Ein Blinder als lustige Figur

Dort trifft Michael auf Alan (Luka Vlatković), der in die Gegenrichtung möchte. Er schafft es, dem Österreicher, der mit E-Reader, Gitarre und Rucksack nach Rojava kam, den Pass abzuschwatzen, um nach Europa aufbrechen zu können. Seinen blinden Cousin Kaua (Sebastian Pass) lässt er zurück. Alans Traumziel ist Japan, Zwischenhalt macht er in Wien. Prompt trifft er Derya und auch die Mutter. Sie bringt das Dilemma auf den Punkt: Warum ist ihr Sohn in Syrien und Alan in Wien, statt für sein Volk zu kämpfen?

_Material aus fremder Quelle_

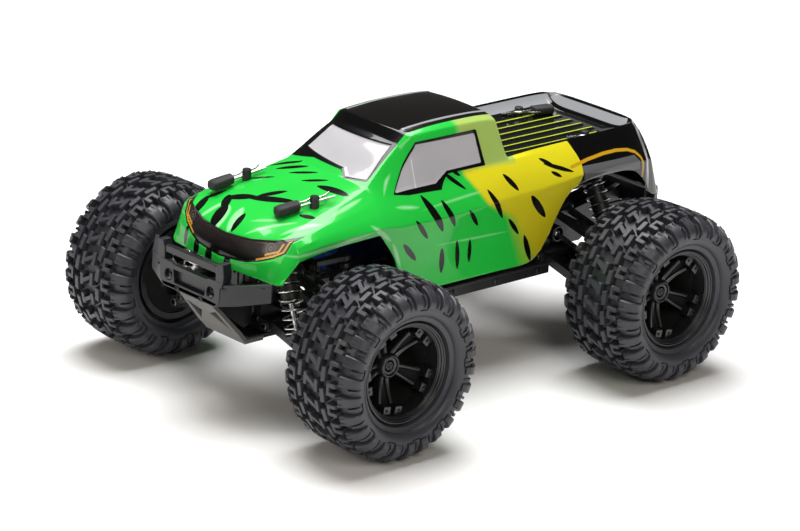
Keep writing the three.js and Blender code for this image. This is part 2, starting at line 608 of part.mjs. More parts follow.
addPart(truck, 'chassis', chassis(), materials.black);
const frontBulkhead = bulkhead(FRONT_SHOCK, FRONT_POST);
const frontFrame = addPart(truck, 'front_bulkhead', frontBulkhead, materials.black);
frontFrame.position.y = -AXLE_Y;
frontFrame.scale.y = -1;
const rearBulkhead = bulkhead(REAR_SHOCK, REAR_POST);
addPart(truck, 'rear_bulkhead', rearBulkhead, materials.black).position.y = AXLE_Y;
addPart(truck, 'body_shell', bodyShell(), materials.shell);
addPart(truck, 'front_bumper', frontBumper(), materials.bumper);
addPart(truck, 'skid_plate', skidPlate(), materials.skid);
addPart(truck, 'rear_bumper', rearBumper(), materials.bumper);

addPart(truck, 'motor', motor(), materials.motor);
addPart(truck, 'centre_shaft', centreShaft(), materials.steel);
const gearLine = Math.atan2(MOTOR_RISE, MOTOR_X);
const spur = addPart(truck, 'spur_gear', gear(SPUR_TEETH, 5, 2.3, gearLine), materials.nylon);
spur.position.set(0, GEAR_Y, SHAFT_Z);
const pinionGap = gearLine + Math.PI + Math.PI / PINION_TEETH;
const pinion = addPart(truck, 'pinion', gear(PINION_TEETH, 5, 1.45, pinionGap), materials.brass);
pinion.position.set(MOTOR_X, GEAR_Y, SHAFT_Z + MOTOR_RISE);

addPart(truck, 'battery', block(...BATTERY, TRAY_TOP + GAP, 82), materials.battery);
addPart(truck, 'speed_controller', speedController(), materials.black);
const linkY = -AXLE_Y + TIE_Y;
const slotY = linkY + 7.5;
const hornY = slotY + HORN_REACH;
addPart(truck, 'steering_servo', steeringServo(hornY), materials.black);
addPart(truck, 'servo_horn', servoHorn(hornY), materials.nylon);
addPart(truck, 'steering_link', steeringLink(linkY, slotY), materials.nylon);
addPart(truck, 'tie_rod_left', tieRod(1, linkY), materials.black);
addPart(truck, 'tie_rod_right', tieRod(-1, linkY), materials.black);

export default truck;
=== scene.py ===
"""Looks of the radio-controlled monster truck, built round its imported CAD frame.

Lengths in this script are millimetres along the frame's axes (+X truck's left, -Y front, +Z up), from the
ground under the middle of the wheelbase. They become metres in the frame when a mesh is made."""

import json
import math

import bmesh
import bpy
import numpy as np
from mathutils import Matrix, Vector


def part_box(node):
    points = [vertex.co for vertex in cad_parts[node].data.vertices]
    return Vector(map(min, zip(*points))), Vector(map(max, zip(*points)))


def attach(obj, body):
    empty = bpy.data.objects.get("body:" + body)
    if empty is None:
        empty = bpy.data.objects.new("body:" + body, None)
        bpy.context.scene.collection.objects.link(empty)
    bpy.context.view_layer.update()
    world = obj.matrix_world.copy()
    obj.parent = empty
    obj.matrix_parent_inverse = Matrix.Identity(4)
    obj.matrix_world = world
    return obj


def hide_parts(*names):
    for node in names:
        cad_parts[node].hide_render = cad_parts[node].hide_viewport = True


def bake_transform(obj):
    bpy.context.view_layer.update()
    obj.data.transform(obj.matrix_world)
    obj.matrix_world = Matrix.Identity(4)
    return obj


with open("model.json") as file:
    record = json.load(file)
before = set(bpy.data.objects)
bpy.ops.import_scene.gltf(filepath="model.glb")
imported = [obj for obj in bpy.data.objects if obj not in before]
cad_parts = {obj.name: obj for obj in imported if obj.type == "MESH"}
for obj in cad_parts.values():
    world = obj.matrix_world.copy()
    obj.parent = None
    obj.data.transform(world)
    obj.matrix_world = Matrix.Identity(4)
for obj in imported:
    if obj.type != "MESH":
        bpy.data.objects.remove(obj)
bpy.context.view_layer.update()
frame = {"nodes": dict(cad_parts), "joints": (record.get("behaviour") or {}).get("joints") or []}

MM = 0.001


def wheelbase_middle():
    """The frame's place for the point that this script measures from."""
    ends = [(low.y + high.y) / 2 for low, high in (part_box("front_left_tyre"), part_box("rear_left_tyre"))]
    return Vector((0, (ends[0] + ends[1]) / 2 / MM, 0))


ORIGIN = wheelbase_middle()


def box_mm(node):
    low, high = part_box(node)
    return low / MM - ORIGIN, high / MM - ORIGIN


def middle(node):
    low, high = box_mm(node)
    return (low + high) / 2


WHEEL = middle("front_left_tyre")
WHEEL_X, AXLE_Y, AXLE_Z = WHEEL.x, -WHEEL.y, WHEEL.z
JOINTS = {joint["name"]: joint for joint in frame["joints"]}


def joint_mm(name):
    return Vector(JOINTS[name]["pos_m"]) / MM - ORIGIN


LOWER_PIN = joint_mm("front_left_suspension")
UPPER_PIN = joint_mm("front_left_upper_arm_swing")
OUTER_PIN = joint_mm("front_left_carrier_pivot")
DROP = LOWER_PIN.z - OUTER_PIN.z
SPAN = OUTER_PIN.x - LOWER_PIN.x


# ---------------------------------------------------------------- materials

def new_material(name):
    material = bpy.data.materials.new(name)
    material.use_nodes = True
    nodes = material.node_tree.nodes
    nodes.clear()
    out = nodes.new("ShaderNodeOutputMaterial")
    shader = nodes.new("ShaderNodeBsdfPrincipled")
    material.node_tree.links.new(shader.outputs[0], out.inputs[0])
    return material, material.node_tree, shader


def node(tree, kind, inputs=None, **settings):
    """A shader node; inputs maps a socket's name or number to a value or to another node's output."""
    made = tree.nodes.new(kind)
    for key, value in settings.items():
        setattr(made, key, value)
    for key, value in (inputs or {}).items():
        socket = made.inputs[key]
        if isinstance(value, bpy.types.NodeSocket):
            tree.links.new(value, socket)
        else:
            socket.default_value = value
    return made


def math_node(tree, operation, *values, clamp=False):
    made = node(tree, "ShaderNodeMath", dict(enumerate(values)), operation=operation, use_clamp=clamp)
    return made.outputs[0]


def noise(tree, scale, detail=2.0, stretch=(1, 1, 1)):
    place = node(tree, "ShaderNodeTexCoord").outputs["Object"]
    sized = node(tree, "ShaderNodeMapping", {"Vector": place, "Scale": stretch})
    settings = {"Vector": sized.outputs[0], "Scale": scale, "Detail": detail}
    return node(tree, "ShaderNodeTexNoise", settings).outputs[0]


def ramp(tree, value, low, high, to_low=0.0, to_high=1.0):
    made = node(tree, "ShaderNodeMapRange", {0: value, 1: low, 2: high, 3: to_low, 4: to_high})
    return made.outputs[0]


def mix_colour(tree, factor, first, second):
    made = node(tree, "ShaderNodeMix", {0: factor, 6: first, 7: second}, data_type="RGBA")
    return made.outputs[2]


def bump(tree, height, strength, distance):
    settings = {"Height": height, "Strength": strength, "Distance": distance}
    return node(tree, "ShaderNodeBump", settings).outputs[0]


def rgb(red, green, blue):
    return (red, green, blue, 1.0)


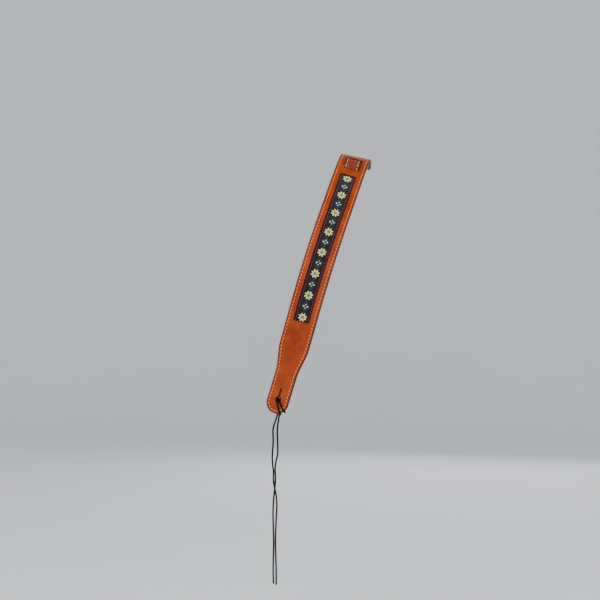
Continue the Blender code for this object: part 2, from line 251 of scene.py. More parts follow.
def drawn_in(loop, distance):
    """A closed outline moved to its left-hand side."""
    before, after = loop - np.roll(loop, 1, 0), np.roll(loop, -1, 0) - loop
    before /= np.linalg.norm(before, axis=1)[:, None]
    after /= np.linalg.norm(after, axis=1)[:, None]
    left = np.stack((-before[:, 1] - after[:, 1], before[:, 0] + after[:, 0]), 1)
    left /= np.linalg.norm(left, axis=1)[:, None]
    square = np.abs(left[:, 0] * -before[:, 1] + left[:, 1] * before[:, 0])
    return loop + left / np.maximum(square, SHARPEST)[:, None] * distance


def rounded_sides(low, high, rounding):
    """The section of a cut edge, from the underside up: pairs of inset and height."""
    turns = np.radians(ROUNDING_TURNS)
    lower = [(rounding * (1 - math.sin(a)), low + rounding * (1 - math.cos(a))) for a in turns]
    upper = [(inset, low + high - height) for inset, height in reversed(lower)]
    flat = 2 * rounding
    return [(flat, low)] + lower + upper + [(flat, high)]


def to_nearest(points, loops):
    """How far each flat point is from the nearest side of the loops, in millimetres."""
    best = np.full(len(points), np.inf)
    for loop in loops:
        for start, end in zip(loop, np.roll(loop, -1, 0)):
            step = end - start
            t = np.clip(((points - start) @ step) / (step @ step), 0, 1)
            best = np.minimum(best, np.linalg.norm(points - start - t[:, None] * step, axis=1))
    return best


def finished(name, mesh, finish):
    """One piece of the strap, in its place, in one finish."""
    piece = bpy.data.objects.new(name, mesh)
    mesh.materials.clear()
    mesh.materials.append(finish)
    mesh.shade_smooth()
    bpy.context.scene.collection.objects.link(piece)
    return piece


def join_rings(bm, lower, upper):
    """A wall of faces between two closed rings of the same number of points."""
    for spot in range(len(lower)):
        beside = (spot + 1) % len(lower)
        bm.faces.new((lower[spot], lower[beside], upper[beside], upper[spot]))


def places_of(mesh):
    """The places of a mesh's points, a row for each."""
    places = np.empty(len(mesh.vertices) * 3)
    mesh.vertices.foreach_get("co", places)
    return places.reshape(-1, 3)


def keep_strap_mm(mesh, flat):
    """The flat places of a mesh's points, kept on it as a UV map in the strap's own millimetres."""
    corners = np.empty(len(mesh.loops), np.int32)
    mesh.loops.foreach_get("vertex_index", corners)
    mesh.uv_layers.new(name="strap_mm").data.foreach_set("uv", flat[corners, :2].ravel())


def cut_leather(name, outlines, low, high, rounding, place, finish, slot):
    """A layer of leather cut to its outlines (edge first, then holes), with rounded edges, laid in its place.

    Its flat places are kept on it, and its distances to its edge and to the nearest cut as attributes.
    """
    loops = []
    for index, outline in enumerate(outlines):
        loop = np.array(outline, float)
        ahead = np.roll(loop, -1, 0)
        turning = float((loop[:, 0] * ahead[:, 1] - ahead[:, 0] * loop[:, 1]).sum())
        loops.append(loop if (turning > 0) == (index == 0) else loop[::-1].copy())
    bm = bmesh.new()
    rims = ([], [])
    for loop in loops:
        rings = []
        for inset, height in rounded_sides(low, high, rounding):
            rings.append([bm.verts.new((u, v, height)) for u, v in drawn_in(loop, inset)])
        for lower, upper in zip(rings, rings[1:]):
            join_rings(bm, lower, upper)
        for rim, ring in zip(rims, (rings[0], rings[-1])):
            rim.extend(bm.edges.get((ring[spot - 1], ring[spot])) for spot in range(len(ring)))
    for rim in rims:
        bmesh.ops.triangle_fill(bm, use_beauty=True, edges=rim)
    reach = (loops[0].min(axis=0), loops[0].max(axis=0))
    for axis, step in ((0, CELL), (1, LANE)):
        count = math.ceil((reach[1][axis] - reach[0][axis]) / step)
        across = Vector((1 - axis, axis, 0))
        for value in np.linspace(reach[0][axis], reach[1][axis], count + 1)[1:-1]:
            everything = bm.verts[:] + bm.edges[:] + bm.faces[:]
            made = bmesh.ops.bisect_plane(
                bm, geom=everything, dist=WELD, plane_co=across * float(value), plane_no=across
            )
            for part in made["geom_cut"]:
                if isinstance(part, bmesh.types.BMEdge):
                    part.seam = True
    bmesh.ops.dissolve_limit(
        bm, angle_limit=FLAT_TURN, verts=bm.verts, edges=bm.edges, delimit={"SEAM"}
    )
    bmesh.ops.recalc_face_normals(bm, faces=bm.faces)
    mesh = bpy.data.meshes.new(name)
    bm.to_mesh(mesh)
    bm.free()
    flat = places_of(mesh)
    keep_strap_mm(mesh, flat)
    for key, near in (("to_edge", loops[:1]), ("to_cut", loops)):
        distances = mesh.attributes.new(key, "FLOAT", "POINT")
        distances.data.foreach_set("value", to_nearest(flat[:, :2], near))
    mesh.vertices.foreach_set("co", place(flat).ravel())
    mesh.update()
    return finished(name, mesh, finish)


def tint(red, green, blue):
    """A colour on a 255 scale as the shaders take it."""
    return tuple((part / 255) ** 2.2 for part in (red, green, blue)) + (1.0,)


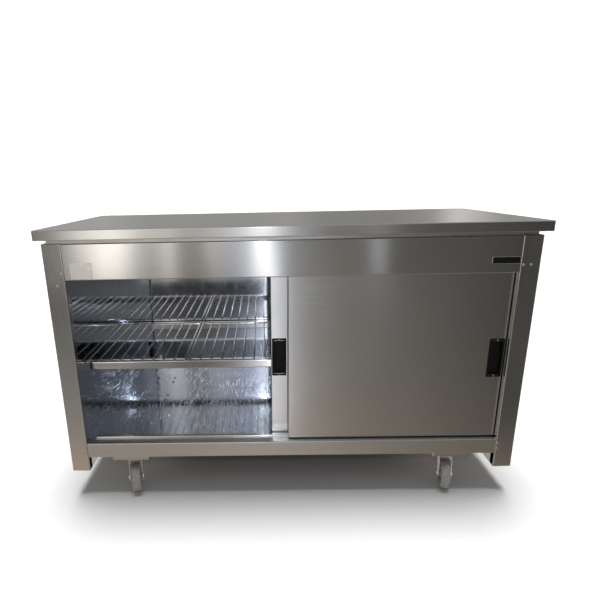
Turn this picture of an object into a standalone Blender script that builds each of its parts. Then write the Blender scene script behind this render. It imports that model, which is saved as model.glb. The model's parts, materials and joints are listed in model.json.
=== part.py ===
"""Mobile food holding cabinet with two sliding doors, built as separate pieces.

Run it with blender --background --python part.py, or from the Text editor.
Metres, +Z up. The origin is on the floor, under the middle of the worktop. +X is to the
right of someone facing the doors, and +Y points away from them.
"""

import math

import bmesh
import bpy
from mathutils import Matrix, Vector

# Driving dimensions
WIDTH = 1.500
DEPTH = 0.675
HEIGHT = 0.900
TOP_EDGE = 0.030  # depth of the worktop's turned-down edge
TOP_RETURN = 0.015  # the edge's inward return
SIDE_OVERHANG = 0.010
FRONT_OVERHANG = 0.0278
REAR_OVERHANG = 0.025
RECESS = 0.013  # height of the shadow gap under the worktop
SHEET = 0.0015  # sheet metal thickness
GAP = 0.0003  # between pieces that touch

BODY_X = WIDTH / 2 - SIDE_OVERHANG  # outer faces of the end panels
FRONT_Y = -DEPTH / 2 + FRONT_OVERHANG  # plane of posts, fascia and base rail
BACK_Y = DEPTH / 2 - REAR_OVERHANG
TOP_Z = HEIGHT - TOP_EDGE - RECESS  # top of the posts and of the fascia
POST_WIDTH = 0.060
BETWEEN_X = BODY_X - POST_WIDTH - GAP  # half width of what fits between the posts
END_FOOT_Z = 0.092  # bottom edge of the end panels

FASCIA_HEIGHT = 0.110
RAIL_Z = (0.142, 0.194)  # bottom and top of the base rails
LINER_X = 0.684  # inner faces of the cavity
LINER_BACK_Y = 0.2705
CEILING_Z = 0.750
CEILING_FRONT_Y = -0.222
FLOOR_Z = RAIL_Z[0] + SHEET + GAP  # underside of the cavity's floor
RETURN_Y = FRONT_Y + 0.024  # how far the posts' inner returns go back

DOOR_WIDTH = 0.683
DOOR_Z = (0.198, 0.770)
DOOR_DEPTH = 0.016
DOOR_SHEET = 0.0012
FRONT_DOOR = (-0.005, -0.290)  # left edge and face of the front door
REAR_DOOR = (-0.059, -0.2515)  # and of the rear door, which rests slid open behind it
PULL_INSET = 0.0265  # a pull's centre line from its door's free edge
PULL_SIZE = (0.047, 0.128)
PULL_Z = 0.472
CUP_SIZE = (0.038, 0.112)

ROLLER_RADIUS = 0.012
ROLLER_WIDTH = 0.008
ROLLER_SPREAD = 0.280  # rollers from the middle of their door
STUD_RADIUS = 0.0025
LEDGE_Z = 0.7875  # the surface that the rollers run on
TRACK_TOP = 0.8415

SHELF_TOP = 0.4565  # top of the shelf rails
SHELF_RAIL_HEIGHT = 0.0275
WIRE_RADIUS = 0.0025
SHELF_COUNT = 4
SHELF_PITCH = 0.340
WIRES = 10
WIRE_PITCH = 0.0363
SHELF_Y = (-0.2295, 0.2405)
FRONT_SHELF_RAIL_Y = -0.230
REAR_SHELF_RAIL_Y = 0.236

CASTOR_X = 0.540
CASTOR_FRONT_Y = -0.2525
CASTOR_REAR_Y = 0.1715
CASTORS = (  # name, swivel axis, turn at rest in degrees
    ("front_left", -CASTOR_X, CASTOR_FRONT_Y, 14.0),
    ("front_right", CASTOR_X, CASTOR_FRONT_Y, -14.0),
    ("rear_left", -CASTOR_X, CASTOR_REAR_Y, 0.0),
    ("rear_right", CASTOR_X, CASTOR_REAR_Y, 0.0),
)
CASTOR_TOP = 0.1297
CASTOR_TRAIL = 0.030
WHEEL_RADIUS = 0.050
AXLE_RADIUS = 0.004
BEAM_WIDTH = 0.120
BEAM_SHEET = 0.003

CONTROL_Z = 0.826  # centre line of the controls at the back
KNOB_X = 0.560
SWITCH_X = 0.480
GLAND_X = 0.630
SWITCH_SIZE = (0.030, 0.022)
ROCKER_SIZE = (0.022, 0.014)

STEEL = ("brushed_stainless", (0.50, 0.48, 0.46), 0.34, 1.0)
POLISHED = ("polished_stainless", (0.58, 0.58, 0.60), 0.16, 1.0)
DARK_STEEL = ("mill_finish_steel", (0.16, 0.16, 0.16), 0.50, 1.0)
ZINC = ("zinc_plated_steel", (0.62, 0.61, 0.58), 0.30, 1.0)
BLACK_PLASTIC = ("black_plastic", (0.012, 0.012, 0.013), 0.42, 0.0)
NYLON = ("white_nylon", (0.72, 0.71, 0.68), 0.45, 0.0)
GREY_RUBBER = ("grey_rubber", (0.40, 0.39, 0.37), 0.60, 0.0)
WOOL = ("mineral_wool", (0.60, 0.52, 0.30), 0.95, 0.0)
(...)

Zu viele Zufälle? Nein, auch Eros muss in dieser Operette sein. Michael, der vor der Schussabgabe stets ohnmächtig wird, verliebt sich in die Kämpferin Hêvîn (Isabella Knöll). Sie macht ihm klar, warum solch ein Gefühl gerade nicht sein darf. Der Höhepunkt, fast am Ende von mehr als zwei Stunden: Liebeswahn, während 60 islamistische Angreifer sie unter Beschuss nehmen. Nein, solche Szenen sowie das ständige Argumentieren wirken allzu oft aufgesetzt, geradezu hölzern. Am ehesten nimmt man noch Sabitzer ihre Rollen ab, sie wirkt als Mutter wie auch als emanzipierte Kurdin stark. Am besten kommt Pass mit dem holprigen Text zurecht. Er spielt den Zyniker, die lustige Figur in diesem kurdisch-österreichischen Dilemma. Leider muss er am entbehrlich anschaulichen Schluss mitwirken. Wer will nach all dem Pathos auch noch sehen, wie in diesem Lehrstück der Blinde plaudernd auf einer Mauer sitzt, während Michael zu ihm hochkommt? Bis der finale Schuss fällt.